A Slatington native and Slatington High School graduate, Hershman served two years in the Army in the immediate aftermath of the Korean War, his son Michael Hershman said. He worked for the Pennsylvania Department of Revenue before starting his own tax preparation business, Hershman & Associates.
When it came to politics, Hershman
did things his own way from the get-go. After being elected controller in 1975, he and Councilman-elect Alton W. Frey Jr. held a separate swearing-in ceremony from the rest of council, breaking longstanding tradition.
A Democrat while in office who later became a Republican, Hershman was already considered a “representative of the old guard” by the time he sought his second term on city council in 2003. The year before, he and Republican Councilman David Bausch unsuccessfully opposed council’s decision to add sexual orientation and gender identity to the city’s human relations law.
During the final meeting of the 2002 budget season, city council voted on 20 Hershman proposals for either raising non-tax revenue or cutting spending to avoid a 24% tax hike. Hershman also identified $2 million in unbudgeted revenue, and council ultimately pared down that tax hike to 16%.

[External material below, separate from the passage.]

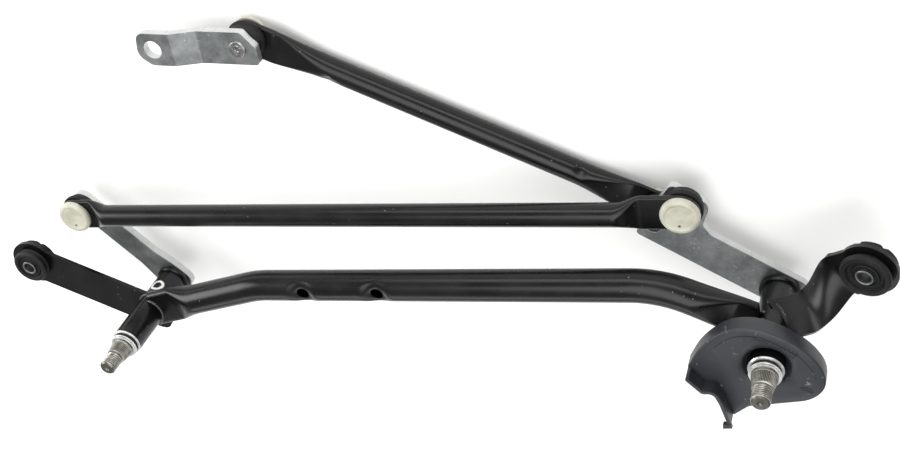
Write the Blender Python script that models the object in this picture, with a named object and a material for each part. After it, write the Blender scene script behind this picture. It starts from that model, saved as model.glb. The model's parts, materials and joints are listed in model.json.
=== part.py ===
"""Windshield wiper linkage: cross tube with two pivots, two levers, drag link, drive link, motor crank.

Row frame: origin in the middle of the left mounting bush, +X from the left pivot to the right pivot,
+Y away from the cross tube towards the motor crank, +Z along the spindles towards the wiper arms.
"""
import math

import bmesh
import bpy
from mathutils import Matrix, Vector

MM = 0.001

# ---- driving dimensions, millimetres ----
LEFT_PIVOT = Vector((93.0, -40.0, 0.0))
RIGHT_PIVOT = Vector((551.0, -40.0, 0.0))
SLEEVE_R = 11.0
SLEEVE_BORE_R = 9.1
SLEEVE_FRONT_Z = 44.0
SLEEVE_REAR_Z = {"left": -30.0, "right": -32.0}
SPINDLE_R = 7.0
BEARING_BORE_R = 7.09
BEARING_LEN = 14.0
CONE_BASE_Z = 49.7
CONE_TOP_Z = 59.6
CONE_BASE_R = 8.1
CONE_TOP_R = 6.5
THREAD_R = 5.9
TIP_Z = 72.0

LEVER_T = 6.0
LEVER_GAP = 1.5
RIGHT_LEVER_DEG = 145.5
LEVER_BALL = Vector((-53.5, 69.0, 0.0))
DRIVE_BALL = Vector((-74.5, 51.5, 0.0))
LEVER_HALF_W = 13.0
EAR_B = 33.5

BALL_R = 6.5
DRAG_BALL_Z = -24.0
DRIVE_BALL_Z = -49.0
CAVITY_R = {"snug": 6.75, "loose": 7.0}

LINK_D = 16.0
LINK_WALL = 1.4
LINK_FLAT_H = 3.8
LINK_FLAT_W = 25.0
LINK_PLATE_DZ = 2.0
LINK_AXIS_DZ = 4.5
SOCKET_HOLE_R = 9.8

TUBE_D = 22.0
TUBE_WALL = 1.6
TUBE_FLAT_H = 7.0
TUBE_FLAT_W = 29.0
TUBE_Z = 5.0

CRANK_BALL = Vector((218.5, 153.0, 0.0))
CRANK_HUB = Vector((157.8, 159.0, 0.0))
CRANK_STUD_Z = -40.0
CRANK_STEP = 6.0
CRANK_BORE_R = 6.4

BUSH_LEN = 18.0
BUSH_BORE_R = 4.25
BUSH_SLEEVE_R = 5.5
EYE_R = 18.0
EYE_HOLE_R = 12.3
STRAP_T = 3.0
RIGHT_EYE = Vector((608.5, 3.0, -1.5))
RIGHT_EYE_N = Vector((-0.27, -0.08, 0.96)).normalized()

SHIELD_Z = 41.0
SHIELD_T = 2.2

SEG = 24

for ob in list(bpy.data.objects):
    bpy.data.objects.remove(ob, do_unlink=True)

MATERIALS = {
    "black_coat": ((0.012, 0.012, 0.013), 0.0, 0.38),
    "zinc_plate": ((0.42, 0.43, 0.43), 0.85, 0.38),
    "spindle_steel": ((0.45, 0.44, 0.41), 1.0, 0.34),
    "bright_steel": ((0.62, 0.62, 0.61), 1.0, 0.22),
    "sintered_bronze": ((0.35, 0.24, 0.13), 0.9, 0.5),
    "nylon": ((0.62, 0.60, 0.47), 0.0, 0.42),
    "rubber": ((0.014, 0.014, 0.015), 0.0, 0.75),
    "shield_plastic": ((0.045, 0.050, 0.055), 0.0, 0.45),
}


def material(slot):
    mat = bpy.data.materials.get(slot)
    if mat is None:
        colour, metal, rough = MATERIALS[slot]
        mat = bpy.data.materials.new(slot)
        mat.use_nodes = True
        node = mat.node_tree.nodes["Principled BSDF"]
        node.inputs["Base Color"].default_value = (*colour, 1.0)
        node.inputs["Metallic"].default_value = metal
        node.inputs["Roughness"].default_value = rough
    return mat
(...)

There wasn’t always a method to the madness. A 2003 Morning Call article described Hershman’s tendency to “flood” council agendas with quixotic legislation, and noted, “The blizzard of memos he issues ... have become the subject of local political lore.”
Hershman’s doggedness could overwhelm and annoy officials. Bill Heydt, who served as mayor from 1994 to 2002, told The Morning Call in 2007 that he received as many as 500 memos a year from Hershman when he was controller.
“Every now and then he had something that made a lot of sense,” Heydt
said at the time.
The public hasn’t been allowed to attend City Council meetings since March, but Hershman’s absence has been particularly felt. The fax machine on the fifth floor of City Hall has basically sat silent the past six months, Mayor Ray O’Connell said, and Right-to-Know requests are down noticeably.
O’Connell will miss Hershman’s shuffle from the back of council chambers to the podium at the beginning of each meeting. Before addressing council, Hershman would always turn to his left and give O’Connell a wink, the mayor said.
O’Connell intends to install a memorial plaque on a chair in the back of council chambers.
“Lou was one-of-a-kind,” he said. “And he always tried to do right by the people of Allentown.”
Michael Hershman said his father’s first priority was always his late wife, Anita, three sons (Shane, Michael and Lou Jr.) and five grandchildren. Lou Jr.’s family lives in Bethlehem, and Hershman attended as many of his grandsons’ baseball games as he could up to a few weeks ago, Michael said. He also enjoyed traveling to visit the families of Shane and Michael, who both serve in the military, and called them frequently.
“He was a very dedicated father and grandfather,” Michael Hershman said.